Step #2: Do laundry in cold or warm, if possible. Using hot water increases energy needs by 90%, according to Green Cleaning for Dummies.
Step #3: Author Ellen Sandbeck of Organic Housekeeping recommends buying detergents without surfactants like Alkyphenol ethoxylate, an endocrine disrupter that stays in our water system and refuses to break down; phosphates; or Sodium hypochlorite (good old chlorine bleach). But, Ellen, that leaves all those super expensive, Whole-Foods-y type laundry detergents that are outrageously priced!
So, Step #3b: Make your own Whole-Foods-y type laundry detergent for less.
I found two "recipes" for homemade laundry detergent and went for the easiest first:
Powdered Laundry Detergent
2 cups soap flakes
1 cup borax
1 cup washing soda
This makes a "powdered" laundry detergent that I use just like any other at 1/4 cup per load. So, four cups of the homemade detergent handles about 12 loads, and I estimate the cost at about <$1 load. I could bring this price down further by grating my own Fels-Naptha laundry soap, but that sounded tiresome.

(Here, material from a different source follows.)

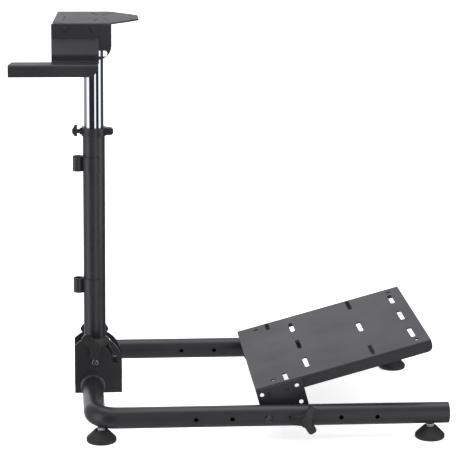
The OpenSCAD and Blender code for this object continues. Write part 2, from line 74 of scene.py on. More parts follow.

While the Borax was pretty easy to find, the washing soda and soap flakes took more doing. If you do plan to save more money and grate your own soap in the food processor, then Fred Meyer carries all three: Borax, Fels-Naptha, and washing soda. Otherwise, Ace Hardware also carries washing soda, and I ended up ordering a bunch of packages of soap flakes off Amazon.
It took mere seconds to measure the ingredients out and mix them together in an empty laundry detergent box, and the clothes came out clean and fresh-smelling! Very pleased. But the total cost wasn't much less than the Whole-Foods-y type detergent I wanted to replace, especially if one of those was on super-sale. When I've run through my 12 loads, I'll give the recipe for liquid laundry detergent a go and let you know how it works. The liquid detergent is more economical, since it promises 50 loads from a smaller amount of the same ingredients. However it does require two gallon-size plastic containers (I rinsed out milk ones) and more than ten seconds of work. Hence, I didn't want to try it first, being rather lazy.
As I sit and type this, I'm down in the Bay Area visiting my mom, and now I do see why Zero-Waste Lifestyle devoted a separate chapter to vacations. Our family has probably generated as much trash in a few days' travel as we do in a couple weeks at home. Yikes. Take-out food, hotel shampoos and soaps, snacks and treats. At least I get plenty of time to read, and I leave you with this tidbit from Superfreakonomics, a quick library ebook that covered a range of topics from fixes to global warming (!) to the economic whys and wherefores of prostitution:
Levitt and Dubner quote a Carnegie Mellon study that found, "Shifting less than one day per week's worth of calories from red meat and dairy products to chicken, fish, eggs, or a vegetable-based diet achieves more greenhouse-gas reduction that buying all locally sourced food." The researchers were examining locally-sourced food only from the transportation-emissions aspect, without regard for how local food benefits local economies, builds community and food trust, and frequently results in way-better-tasting fresh, ripe food, but I still see their point. How about if I shift one or two meals per week to non-red-meat-non-dairy and I source my food locally in season? Sounds like a win-win.